With regard to the applicant’s character, the domestic courts had considered that the claim of the
applicant’s dangerousness, which had been used to justify the intervention of the GIPN, stemmed
only from statements by the police officers who had requested the intervention and was not
supported by any evidence.

Furthermore, some domestic courts had themselves questioned the proportionality of the GIPN’s
intervention in the circumstances of the case. The Criminal Court held on 13 January 2009 that the
intervention of a special unit such as the GIPN in a preliminary investigation into threats was unusual
and that, following the applicant’s disorderly arrest, he had never been placed under judicial
investigation or even questioned by the investigating judge who had issued the letter of request
prompting the police intervention.

The Court also observed that the Court of Appeal had nevertheless taken the view that it was
“possible that this choice was disproportionate to the risk presented by Mr Castellani”.
Lastly, the file showed that no reference had been made to any prior enquiries to determine
whether or not the applicant would be alone at the time of his arrest.

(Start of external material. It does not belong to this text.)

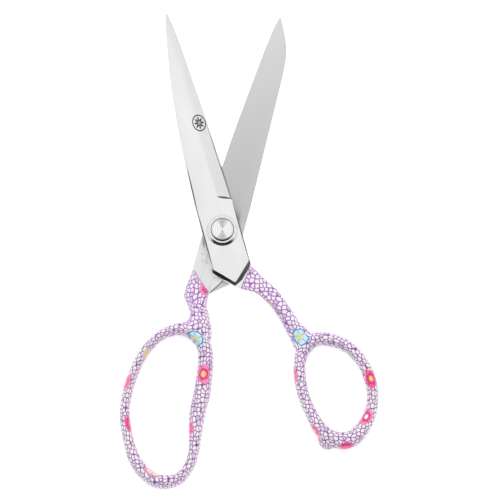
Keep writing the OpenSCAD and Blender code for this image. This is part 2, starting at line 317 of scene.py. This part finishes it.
TANG_INNER = 0.55 * MM
TANG_OUTER = 2.15 * MM
VOXEL = 0.42 * MM
FAIRING = 10
CELL = 2.4 * MM
CELL_SCATTER = 0.7
CELL_BEND = 1.5 * MM
LINE_WIDTH = 0.17
CORNER_FROM = 0.78
CORNER_WIDTH = 0.3
BOWS_FROM = -52 * MM
PURPLE = (0.28, 0.10, 0.42, 1)
MAUVE = (0.13, 0.06, 0.21, 1)
ROSE_INK = (0.42, 0.10, 0.38, 1)
PALE = (0.68, 0.50, 0.76, 1)
MILK = (0.96, 0.93, 0.96, 1)
BLUSH = (0.92, 0.78, 0.89, 1)
WHITE = (0.96, 0.96, 0.96, 1)
YELLOW = (0.95, 0.72, 0.10, 1)
ROSE = (0.90, 0.10, 0.32, 1)
CRIMSON = (0.74, 0.005, 0.16, 1)
PINK = (0.94, 0.26, 0.50, 1)
TEAL = (0.02, 0.32, 0.58, 1)
MIST = (0.72, 0.88, 0.90, 1)
LACQUER = {"Coat_Weight": 0.3, "Coat_Roughness": 0.12}
FLOWER_PETALS = 5

# Flowers: place and radius in millimetres, the colours of petals, ring and heart, and where the
# ring lies from 0 at the heart to 1 at the petals' ends, if not about halfway
THUMB_FLOWERS = [
    ((40.0, -54.6), 4.7, MIST, TEAL, YELLOW, 0.9), ((76.6, -76.0), 4.9, ROSE, CRIMSON, YELLOW),
    ((73.6, -95.4), 4.3, PINK, CRIMSON, WHITE), ((64.5, -113.8), 4.7, ROSE, CRIMSON, ROSE),
    ((45.2, -104.4), 4.0, PINK, CRIMSON, YELLOW), ((33.6, -74.5), 4.6, PINK, ROSE, PINK),
    ((22.6, -39.6), 3.0, PALE, YELLOW, YELLOW)]
FINGER_FLOWERS = [
    ((-9.3, -74.2), 4.9, PINK, CRIMSON, YELLOW), ((-13.6, -56.0), 4.6, MIST, TEAL, YELLOW, 0.9),
    ((-50.6, -78.0), 4.4, PINK, ROSE, PINK), ((-45.2, -99.4), 4.0, ROSE, CRIMSON, ROSE),
    ((-7.4, -29.6), 3.8, PINK, CRIMSON, ROSE), ((-33.6, -122.0), 5.0, MIST, ROSE, YELLOW, 0.9),
    ((-17.2, -102.0), 3.2, PINK, ROSE, PINK), ((-36.6, -64.4), 3.6, PALE, YELLOW, YELLOW)]


def flower(sheet, colour, turn, centre, radius, petal, ring, heart, ring_at=0.52):
    """Prints one five-petalled flower over the colour."""
    away = sheet.vector("SUBTRACT", Vector((*centre, 0)) * MM)
    wobble = sheet.noise(500, 2) * 0.14 - 0.07
    r = away.vector("LENGTH", out=1) * (1 / (radius * MM)) + wobble
    angle = away.axis("Y").math("ARCTAN2", away.axis("X"))
    lobes = (angle * FLOWER_PETALS + turn).math("COSINE")
    body = (lobes * 0.1 + 1 - r).above(0, 0.08)
    veins = lobes.below(-0.75, 0.3) * r.below(0.95, 0.1)
    band = r.above(ring_at - 0.1, 0.06) * r.below(ring_at + 0.1, 0.06)
    blush = r.below(0.55, 0.8) * 0.25
    paint = (veins * 0.5 + blush).clip().mix(petal, ring)
    paint = band.mix(paint, ring)
    paint = r.below(0.27, 0.06).mix(paint, heart)
    return body.mix(colour, paint)


def print_film(flowers):
    """The film's print: pale cells between purple lines, with the flowers over them."""
    def draw(place):
        sheet = place.node("Attribute", {}, out=1, attribute_name="sheet")
        warp = place.node("TexNoise", {"Vector": place, "Scale": 260.0, "Detail": 1.0}, out=1)
        bent = warp.vector("SUBTRACT", Vector((0.5, 0.5, 0.5)))
        bent = bent.node("VectorMath", {0: bent, "Scale": CELL_BEND}, operation="SCALE")
        spot = sheet.vector("ADD", bent)
        net = {"Vector": spot, "Scale": 1 / CELL, "Randomness": CELL_SCATTER}
        flat = {"voronoi_dimensions": "2D"}
        edge = sheet.node("TexVoronoi", net, feature="DISTANCE_TO_EDGE", **flat)
        core = sheet.node("TexVoronoi", net, **flat)
        tone = sheet.node("TexVoronoi", net, out=1, **flat)
        fade = sheet.noise(70, 2)
        corner = (CORNER_FROM - core) * (1 / CORNER_WIDTH)
        line = (edge * (1 / LINE_WIDTH)).math("MINIMUM", corner).clip()
        cell = tone.axis("X").mix(MILK, BLUSH)
        cell = tone.axis("Y").above(0.88, 0.1).mix(cell, PALE)
        ink = place.axis("Y").below(BOWS_FROM, 12 * MM).mix(PURPLE, MAUVE)
        ink = (fade.above(0.4, 0.4) * 0.3).mix(ink, ROSE_INK)
        soft = line.above(0.52, 0.35)
        colour = soft.mix(ink, PALE)
        colour = line.above(0.8, 0.35).mix(colour, cell)
        for i, spec in enumerate(flowers):
            colour = flower(sheet, colour, 1.3 * i, *spec)
        rough = 0.28 + fade * 0.12 + (1 - soft) * 0.06
        height = line * 0.5 + fade * 0.4
        return {"Base_Color": colour, "Roughness": rough, "Normal": height.bump(0.02 * MM, 0.5)}
    return draw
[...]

The Court found that the
possible presence of members of the suspect’s family at the location of the arrest had to be taken
into account in the planning and execution of this type of police operation. Such consideration was
lacking in the present case and the police had not planned their operation at the applicant’s family
home accordingly.

Having taken into account all the particular circumstances of the case, the Court concluded that the
police operation at the applicant’s home had not been planned or carried out in such a way as to
ensure that the means employed were strictly necessary to achieve its ultimate aim, namely the
arrest of a person suspected of having committed a criminal offence.

With regard to the use of force by the police officers, it was not disputed, first, that the applicant’s
recorded injuries had been caused by the police officers who arrested him or, secondly, that Mr
Castellani had hit one of them with an iron bar. However, the applicant and the Government had not
related the same version of the events.

The Court noted that the Criminal Court had held, in a decision which had become final, that the
applicant had legitimately believed that he had been attacked in his home and that he had acted in
self-defence. Consequently, the Court could not accept the Government’s submission that the
applicant had knowingly assaulted the police officers, a version which derived only from the
assertions of the police officers who had been involved in the arrest and against whom proceedings
had subsequently been brought, without there being any other evidence in the file to support this
claim.

The Court nevertheless observed, first, that the applicant had not been charged with resisting arrest
and, secondly, that the actions of a number of police officers, who were wearing helmets and
protected by shields, had been particularly violent.

The Court thus found that the means used were thus not strictly necessary for the applicant’s arrest
and that the physical force used against him had not been made necessary by his conduct.

There had therefore been a violation of Article 3 of the Convention.

Just satisfaction (Article 41)

The Court held that France was to pay the applicant 2,803 euros (EUR) in respect of pecuniary
damage, and EUR 20,000 in respect of non-pecuniary damage.